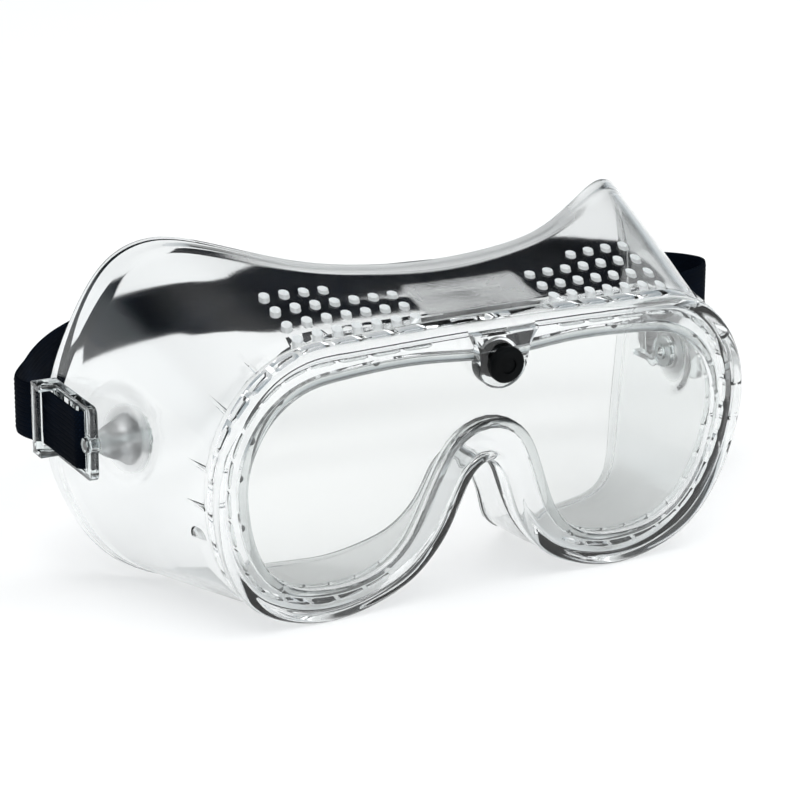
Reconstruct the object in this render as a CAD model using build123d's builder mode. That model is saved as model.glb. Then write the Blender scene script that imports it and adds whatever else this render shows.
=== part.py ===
# Safety goggles: one soft clear moulding, a flat lens held by a stud, two pivoting
# slotted clips on studs through the side walls, and an elastic headband loop.
#
# Goggle frame while modelling: X across the face (mirror plane at x = 0), Y from the
# lens back to the face, Z up.  The pieces are moved to the base origin on export.
from build123d import *
import math
import os

os.makedirs("parts", exist_ok=True)

# ------------------------------------------------------------------ driving dimensions (mm)
LENS_LEAN = 6.843        # the lens plane leans forward at the top (degrees)
LENS_FOOT_Y = -10.494    # foot of the lens plane at the rim's lowest point
LENS_FOOT_Z = -78.3
WALL = 2.0               # thickness of the soft walls
RIM_DEPTH = 6.0          # front to back of the thick rim
FRONT_LIP = 1.6          # rim in front of the lens
LENS_THICK = 2.0
BACK_LIP_END = 5.2       # back of the lip behind the lens
GROOVE_PLAY = 0.05       # lens to groove, each side
LENS_BITE = 2.6          # how far the lens goes into the rim
WALL_START = 3.0         # walls start inside the rim
WALL_END = 84.0          # walls are lofted past the face edge, then trimmed

VENT_R = 1.45
VENT_PITCH = 5.4
VENT_FIRST_X = 20.07
VENT_ROW_PITCH = 5.895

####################

### Work to be completed
Give the complete listing a second time, exactly as it reads.

### Answer to the problem
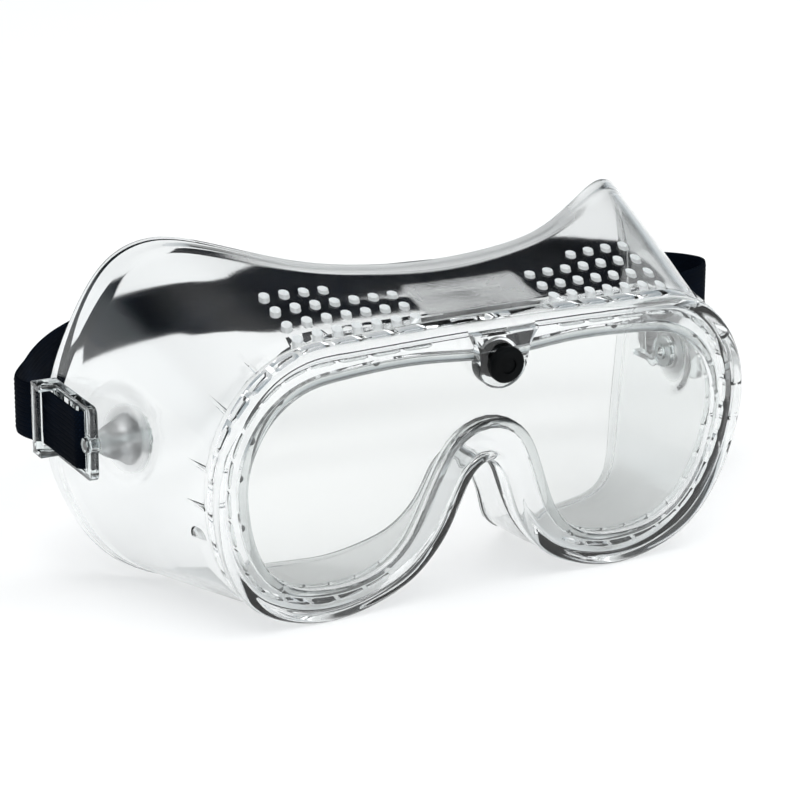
Reconstruct the object in this render as a CAD model using build123d's builder mode. That model is saved as model.glb. Then write the Blender scene script that imports it and adds whatever else this render shows.
=== part.py ===
# Safety goggles: one soft clear moulding, a flat lens held by a stud, two pivoting
# slotted clips on studs through the side walls, and an elastic headband loop.
#
# Goggle frame while modelling: X across the face (mirror plane at x = 0), Y from the
# lens back to the face, Z up.  The pieces are moved to the base origin on export.
from build123d import *
import math
import os

os.makedirs("parts", exist_ok=True)

# ------------------------------------------------------------------ driving dimensions (mm)
LENS_LEAN = 6.843        # the lens plane leans forward at the top (degrees)
LENS_FOOT_Y = -10.494    # foot of the lens plane at the rim's lowest point
LENS_FOOT_Z = -78.3
WALL = 2.0               # thickness of the soft walls
RIM_DEPTH = 6.0          # front to back of the thick rim
FRONT_LIP = 1.6          # rim in front of the lens
LENS_THICK = 2.0
BACK_LIP_END = 5.2       # back of the lip behind the lens
GROOVE_PLAY = 0.05       # lens to groove, each side
LENS_BITE = 2.6          # how far the lens goes into the rim
WALL_START = 3.0         # walls start inside the rim
WALL_END = 84.0          # walls are lofted past the face edge, then trimmed

VENT_R = 1.45
VENT_PITCH = 5.4
VENT_FIRST_X = 20.07
VENT_ROW_PITCH = 5.895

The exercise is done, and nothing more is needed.